You’ve heard of the buggy whip makers?
http://en.wikipedia.org/wiki/Marketing_myopia
Buggy-whip makers didn’t have the economic and political power that oil companies do.
Exxon alone has revenue comparable to the GDP of the tenth largest country in the world.
Companies that provided whale oil were also large. Companies that provided coal-based home heating were also large. It doesn’t matter how big you are if consumers aren’t buying your product, and there is only so much that economic and political power can do to ensure that consumers buy your product.
Customers will only stop buying their product after focus fusion attains wide usage. I’m not going to underestimate the oil companies’ abilities to (1) propagandize the public about scary nuclear technology, no matter how benign it actually is, and (2) get oppressive regulations enacted.
Aside from that, as I just posted in another thread, I think keeping hydrocarbons is the easiest solution, and a good one as long as we’re getting them from CO2. Why swap out an entire infrastructure and vehicle fleet if we don’t have to?
Burning hydrocarbons produce their own problems, even if the source of those hydrocarbons is carbon-neutral.

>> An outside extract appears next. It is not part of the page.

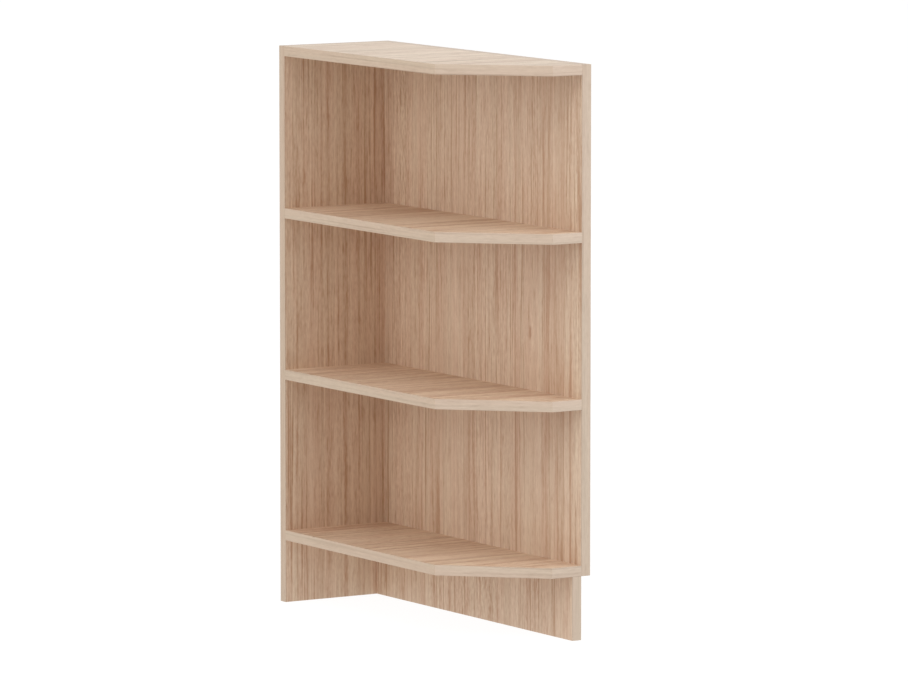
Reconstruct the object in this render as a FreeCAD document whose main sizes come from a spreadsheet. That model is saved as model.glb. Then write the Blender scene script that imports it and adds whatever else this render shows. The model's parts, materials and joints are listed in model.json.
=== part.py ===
"""Open corner bookcase with a cut-off front corner, in millimetres.

Two upright panels meet in an L: a narrow back panel that stands on the floor, and a deep side panel
that stops level with the underside of the bottom board. Four five-cornered boards sit in the L, and a
plinth board, set in by one board thickness, carries the bottom board. All boards are laminated
chipboard, taped on the edges that show. Countersunk connecting screws from the two hidden outer faces
hold them together, and dowels hold the bottom board on the plinth board.

Frame: +Z up, the open front faces -Y, the back panel is at +Y and the side panel at +X. The origin is
the bottom centre of the whole object.
"""

import FreeCAD, Part
import os
import Sketcher

Vector = FreeCAD.Vector
X_DIR, Y_DIR, Z_DIR = Vector(1, 0, 0), Vector(0, 1, 0), Vector(0, 0, 1)

# Driving dimensions
SIZES = {
    "overall_height": 876,
    "overall_width": 200,
    "overall_depth": 585,
    "plinth_height": 98,
    "board_thickness": 16,
    "front_edge_width": 53,
    "bevel_depth": 126,
    "edging_thickness": 1,
    "edging_chamfer_share": 0.5,
    "fit_clearance": 0.1,
    "bore_end_clearance": 1,
    "blind_bore_floor": 5,
    "side_screw_distance": 64,
    "rear_screw_distance": 37,
    "plinth_dowel_distance": 128,
    "screw_length": 50,
    "screw_diameter": 7,
    "screw_head_diameter": 10,
    "screw_head_sink": 0.4,
    "socket_width": 4,
    "socket_depth": 3,
    "dowel_diameter": 8,
    "dowel_length": 30,
    "dowel_flute_depth": 0.4,
}
COUNTERSINK_ANGLE = 90
FLUTES = 12
FULL_TURN = 360

# The horizontal boards from the floor up, evenly spaced
BOARDS = ("bottom_board", "lower_shelf", "upper_shelf", "top_board")
GAPS = len(BOARDS) - 1

# Sizes that follow from the driving dimensions, as expressions
THICK = "dim.board_thickness"
EDGE = "dim.edging_thickness"
RIGHT = "(dim.overall_width / 2)"
REAR = "(dim.overall_depth / 2)"
CLEAR_WIDTH = f"(dim.overall_width - {THICK})"
CLEAR_DEPTH = f"(dim.overall_depth - {THICK})"
SIDE_HEIGHT = "(dim.overall_height - dim.plinth_height)"
PITCH = f"(({SIDE_HEIGHT} - {THICK}) / {GAPS})"
BEVEL_WIDTH = f"({CLEAR_WIDTH} - dim.front_edge_width)"
BEVEL_LENGTH = f"sqrt({BEVEL_WIDTH} ^ 2 + dim.bevel_depth ^ 2)"
SIDE_MITRE = f"({EDGE} * ({BEVEL_LENGTH} - dim.bevel_depth) / {BEVEL_WIDTH})"
FRONT_MITRE = f"({EDGE} * ({BEVEL_LENGTH} - {BEVEL_WIDTH}) / dim.bevel_depth)"
FREE_EDGE_DEPTH = f"({CLEAR_DEPTH} - dim.bevel_depth)"
SCREW_BORE = "dim.screw_diameter + 2 * dim.fit_clearance"
PILOT_DEPTH = f"(dim.screw_length + dim.screw_head_sink - {THICK} + dim.bore_end_clearance)"
DOWEL_BORE = "dim.dowel_diameter + 2 * dim.fit_clearance"
DOWEL_SEAT = f"({THICK} - dim.blind_bore_floor - dim.bore_end_clearance)"
DOWEL_REACH = f"(dim.dowel_length - {DOWEL_SEAT})"

# Places of the fasteners along each joint, measured from the inner corner of the L
SIDE_SCREWS = ("dim.side_screw_distance", f"{CLEAR_DEPTH} - dim.side_screw_distance")
REAR_SCREWS = ("dim.rear_screw_distance", f"{CLEAR_WIDTH} - dim.rear_screw_distance")
PLINTH_DOWELS = ("dim.plinth_dowel_distance", f"{CLEAR_DEPTH} - dim.plinth_dowel_distance")
PLINTH_SCREW_HEIGHT = "dim.plinth_height / 2"

doc = FreeCAD.newDocument("CornerBookcase")
sheet = doc.addObject("Spreadsheet::Sheet", "dim")
for row, (alias, size) in enumerate(SIZES.items(), start=1):
    sheet.set(f"A{row}", alias)
    sheet.set(f"B{row}", str(size))
    sheet.setAlias(f"B{row}", alias)
doc.recompute()

nodes = []


def value(expression):
    """The number that an expression gives now, used as the first guess of a sketch."""
    return float(sheet.evalExpression(expression))


def facing(x_axis, y_axis):
    """The rotation that turns the local X and Y axes to the two given directions."""
    return FreeCAD.Rotation(x_axis, y_axis, x_axis.cross(y_axis), "XYZ")


def place(thing, x, y, z, rotation):
    """Turn an object and bind its origin to three expressions."""
    thing.Placement = FreeCAD.Placement(Vector(), rotation)
    for axis, expression in zip("xyz", (x, y, z)):
        thing.setExpression(f"Placement.Base.{axis}", expression)


def new_body(name):
    """An empty body whose label is the name of the piece."""
    body = doc.addObject("PartDesign::Body", name)
    body.Label = name
    return body


def new_sketch(body, role, name, offset="0"):
    """An empty sketch on one of the body's origin planes, moved along its normal by an expression."""
    sketch = body.newObject("Sketcher::SketchObject", f"{body.Name}_{name}_sketch")
    plane = next(feature for feature in body.Origin.OriginFeatures if feature.Role == role)
    sketch.AttachmentSupport = [(plane, "")]
    sketch.MapMode = "FlatFace"
    sketch.setExpression("AttachmentOffset.Base.z", offset)
    return sketch


def pin_point(sketch, curve, end, x, y):
    """Hold one point of a curve at x, y from the sketch's origin, both given as expressions."""
    for kind, axis_line, expression in (("DistanceX", -2, x), ("DistanceY", -1, y)):
        if expression == "0":
            sketch.addConstraint(Sketcher.Constraint("PointOnObject", curve, end, axis_line))
            continue
        rule = Sketcher.Constraint(kind, -1, 1, curve, end, value(expression))
        index = sketch.addConstraint(rule)
        sketch.setExpression(f"Constraints[{index}]", expression)


def outline(body, role, name, corners):
    """A closed sketch of straight lines through corners given as pairs of expressions."""
    sketch = new_sketch(body, role, name)
    points = [Vector(value(x), value(y), 0) for x, y in corners]
    for start, end in zip(points, points[1:] + points[:1]):
        sketch.addGeometry(Part.LineSegment(start, end))
    for line, (x, y) in enumerate(corners):
        next_line = (line + 1) % len(corners)
        sketch.addConstraint(Sketcher.Constraint("Coincident", line, 2, next_line, 1))
        pin_point(sketch, line, 1, x, y)
    return sketch


def circles(body, role, name, centres, diameter, offset="0"):
    """A sketch of equal circles at centres given as pairs of expressions."""
    sketch = new_sketch(body, role, name, offset)
    for curve, (x, y) in enumerate(centres):
        centre = Vector(value(x), value(y), 0)
        sketch.addGeometry(Part.Circle(centre, Z_DIR, value(diameter) / 2))
        pin_point(sketch, curve, 3, x, y)
        index = sketch.addConstraint(Sketcher.Constraint("Diameter", curve, value(diameter)))
        sketch.setExpression(f"Constraints[{index}]", diameter)
    return sketch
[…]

Soot, NOx, even unburned vapour are all not-great-things health-wise.
Also, if we get FF, then the possibility of relatively compact generation makes the current existence of a liquid fuel distribution system rather moot, as your source of motive power can be located anywhere, without any need to hook into a larger distribution system. (Indeed, the military may be the first to go largely electric, as it is far cheaper to plop down a shipping-container-sized FF generator than ship in tons of fuel or build a hydrocarbon generator that requires a lot of water.)
For vehicles large enough to carry their own FF reactor, it’d be crazy not to just do that. Ships for sure, maybe trains and large aircraft.
For smaller vehicles, nothing yet beats the energy density and fast refueling of hydrocarbons. Even the military has to consider that, unless they know for sure their vehicles will only be out for short trips. If batteries get good enough, that might change….but I’ve gotten tired of holding my breath for that. (That said, there are some pretty interesting projects in the labs.)
Boron is another interesting possibility, described in Tom Blees’ book. Even better energy density than gasoline, but it only burns in pure oxygen, and at pretty high temperature. It’d be a technical challenge, but if you can get it to work, you’re emission-free…you just ship the solid oxidized boron back to the factory.
dennisp wrote: Customers will only stop buying their product after focus fusion attains wide usage. I’m not going to underestimate the oil companies’ abilities to (1) propagandize the public about scary nuclear technology, no matter how benign it actually is, and (2) get oppressive regulations enacted.
Aside from that, as I just posted in another thread, I think keeping hydrocarbons is the easiest solution, and a good one as long as we’re getting them from CO2. Why swap out an entire infrastructure and vehicle fleet if we don’t have to?
Lerner’s plan, as I understand it, is to make licenses to manufacture inexpensively and UNIVERSALLY available. This implodes all regulatory and national/regional barriers. Once some locales start to make/use FF, it will be suicidal, impossible, to resist matching them. A 10-50X energy cost advantage is that powerful.
How will Lerner’s company be able to collect license fees or royalties from its licensees, especially the ones overseas?